** START OF DATASET CONTENT **

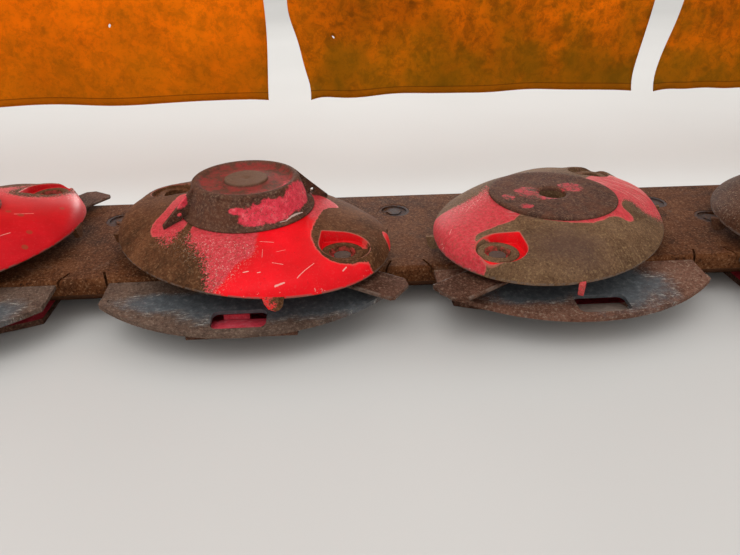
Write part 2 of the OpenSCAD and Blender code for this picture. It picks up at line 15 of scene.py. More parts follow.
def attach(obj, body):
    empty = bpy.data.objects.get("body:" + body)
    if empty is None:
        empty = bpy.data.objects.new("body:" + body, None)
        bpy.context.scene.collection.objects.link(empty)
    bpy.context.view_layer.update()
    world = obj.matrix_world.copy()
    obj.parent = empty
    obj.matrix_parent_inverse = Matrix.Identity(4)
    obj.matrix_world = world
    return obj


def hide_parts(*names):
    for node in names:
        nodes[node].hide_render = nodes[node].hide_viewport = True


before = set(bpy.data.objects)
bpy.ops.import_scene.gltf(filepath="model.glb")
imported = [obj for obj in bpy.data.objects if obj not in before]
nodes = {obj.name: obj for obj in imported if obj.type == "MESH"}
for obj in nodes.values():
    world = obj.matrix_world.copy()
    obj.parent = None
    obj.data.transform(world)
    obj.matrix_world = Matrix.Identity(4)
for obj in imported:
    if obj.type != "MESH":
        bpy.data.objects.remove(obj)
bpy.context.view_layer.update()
MM = 0.001
FULL_TURN = 2 * math.pi

# Sizes

DISCS = range(1, 7)
HATS = (1, 3, 6)
PITCH, FIRST_X, AXIS_Y = 400, -1100, -82
AXIS = {k: (FIRST_X + PITCH * (k - 1), AXIS_Y) for k in DISCS}
DISC_ANGLE = dict(zip(DISCS, (139, 49, -41, -131, -139, -49)))
SIDES = (0, 180)
LONG_R, SHORT_R, HAT_EXTRA = 188, 142, 9
PLATEAU_R, PLATEAU_Z = 83, 119
RIM_Z, RIM_EDGE, SHEET = 80, 4, 5
BOLT_R, POCKET_Z, WELL_DEPTH = 155, 97, 9
RING_R, RING_H, WELL_R, PIN_R = 25, 2.5, 15.5, 10.25
BORE_R, BORE_SIDES = 17.2, 40
HAT_TOP_R, HAT_H, HAT_PLATE_R = 68.5, 39.5, 27
VANE_ANGLE, VANE_REACH, VANE_T = 65, 110, 6
VANE_HOLE, VANE_HOLE_R = (88, 125), 3.5
RECESS_R, RECESS_SHIFT, RECESS_CORNER = 30, 4, (-40, 8)
POCKET_RISE, POCKET_TILT = 8.5, 7
LUG_ANGLE, LUG_T = 36, 6
LUG_TURN = {k: 79 if k <= 3 else -25 for k in DISCS}
SLOT_SHIFT = {3: -3, 4: 17}
SECTORS, TURNED_SIDES = 220, 160


# Camera

FOCAL_PX, FRAME_PX, SENSOR = 606, 740, 36
CAMERA_PLACE = (-0.194, -0.819, 0.424)
CAMERA_TURNS = (29.58, 3.89, -0.44)


def new_object(name, data):
    obj = bpy.data.objects.new(name, data)
    bpy.context.scene.collection.objects.link(obj)
    return obj


def make_camera():
    pitch, yaw, roll = (math.radians(a) for a in CAMERA_TURNS)
    forward = Vector((math.sin(yaw) * math.cos(pitch), math.cos(yaw) * math.cos(pitch), -math.sin(pitch)))
    side = Vector((math.cos(yaw), -math.sin(yaw), 0))
    up = side.cross(forward)
    right = side * math.cos(roll) + up * math.sin(roll)
    top = up * math.cos(roll) - side * math.sin(roll)
    data = bpy.data.cameras.new("camera")
    data.sensor_width = SENSOR
    data.lens = FOCAL_PX / FRAME_PX * SENSOR
    data.clip_start, data.clip_end = 0.02, 200
    cam = new_object("camera", data)
    cam.matrix_world = Matrix.Translation(CAMERA_PLACE) @ Matrix((right, top, -forward)).transposed().to_4x4()
    bpy.context.scene.camera = cam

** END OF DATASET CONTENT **

> _PROBLEM_: Return all the data exactly as given.

> _WRITTEN SOLUTION_:
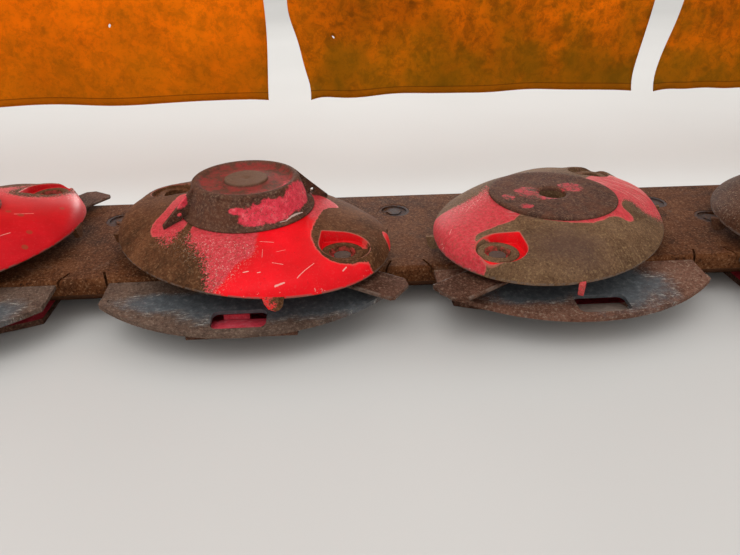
Write part 2 of the OpenSCAD and Blender code for this picture. It picks up at line 15 of scene.py. More parts follow.
def attach(obj, body):
    empty = bpy.data.objects.get("body:" + body)
    if empty is None:
        empty = bpy.data.objects.new("body:" + body, None)
        bpy.context.scene.collection.objects.link(empty)
    bpy.context.view_layer.update()
    world = obj.matrix_world.copy()
    obj.parent = empty
    obj.matrix_parent_inverse = Matrix.Identity(4)
    obj.matrix_world = world
    return obj


def hide_parts(*names):
    for node in names:
        nodes[node].hide_render = nodes[node].hide_viewport = True


before = set(bpy.data.objects)
bpy.ops.import_scene.gltf(filepath="model.glb")
imported = [obj for obj in bpy.data.objects if obj not in before]
nodes = {obj.name: obj for obj in imported if obj.type == "MESH"}
for obj in nodes.values():
    world = obj.matrix_world.copy()
    obj.parent = None
    obj.data.transform(world)
    obj.matrix_world = Matrix.Identity(4)
for obj in imported:
    if obj.type != "MESH":
        bpy.data.objects.remove(obj)
bpy.context.view_layer.update()
MM = 0.001
FULL_TURN = 2 * math.pi

# Sizes

DISCS = range(1, 7)
HATS = (1, 3, 6)
PITCH, FIRST_X, AXIS_Y = 400, -1100, -82
AXIS = {k: (FIRST_X + PITCH * (k - 1), AXIS_Y) for k in DISCS}
DISC_ANGLE = dict(zip(DISCS, (139, 49, -41, -131, -139, -49)))
SIDES = (0, 180)
LONG_R, SHORT_R, HAT_EXTRA = 188, 142, 9
PLATEAU_R, PLATEAU_Z = 83, 119
RIM_Z, RIM_EDGE, SHEET = 80, 4, 5
BOLT_R, POCKET_Z, WELL_DEPTH = 155, 97, 9
RING_R, RING_H, WELL_R, PIN_R = 25, 2.5, 15.5, 10.25
BORE_R, BORE_SIDES = 17.2, 40
HAT_TOP_R, HAT_H, HAT_PLATE_R = 68.5, 39.5, 27
VANE_ANGLE, VANE_REACH, VANE_T = 65, 110, 6
VANE_HOLE, VANE_HOLE_R = (88, 125), 3.5
RECESS_R, RECESS_SHIFT, RECESS_CORNER = 30, 4, (-40, 8)
POCKET_RISE, POCKET_TILT = 8.5, 7
LUG_ANGLE, LUG_T = 36, 6
LUG_TURN = {k: 79 if k <= 3 else -25 for k in DISCS}
SLOT_SHIFT = {3: -3, 4: 17}
SECTORS, TURNED_SIDES = 220, 160


# Camera

FOCAL_PX, FRAME_PX, SENSOR = 606, 740, 36
CAMERA_PLACE = (-0.194, -0.819, 0.424)
CAMERA_TURNS = (29.58, 3.89, -0.44)


def new_object(name, data):
    obj = bpy.data.objects.new(name, data)
    bpy.context.scene.collection.objects.link(obj)
    return obj


def make_camera():
    pitch, yaw, roll = (math.radians(a) for a in CAMERA_TURNS)
    forward = Vector((math.sin(yaw) * math.cos(pitch), math.cos(yaw) * math.cos(pitch), -math.sin(pitch)))
    side = Vector((math.cos(yaw), -math.sin(yaw), 0))
    up = side.cross(forward)
    right = side * math.cos(roll) + up * math.sin(roll)
    top = up * math.cos(roll) - side * math.sin(roll)
    data = bpy.data.cameras.new("camera")
    data.sensor_width = SENSOR
    data.lens = FOCAL_PX / FRAME_PX * SENSOR
    data.clip_start, data.clip_end = 0.02, 200
    cam = new_object("camera", data)
    cam.matrix_world = Matrix.Translation(CAMERA_PLACE) @ Matrix((right, top, -forward)).transposed().to_4x4()
    bpy.context.scene.camera = cam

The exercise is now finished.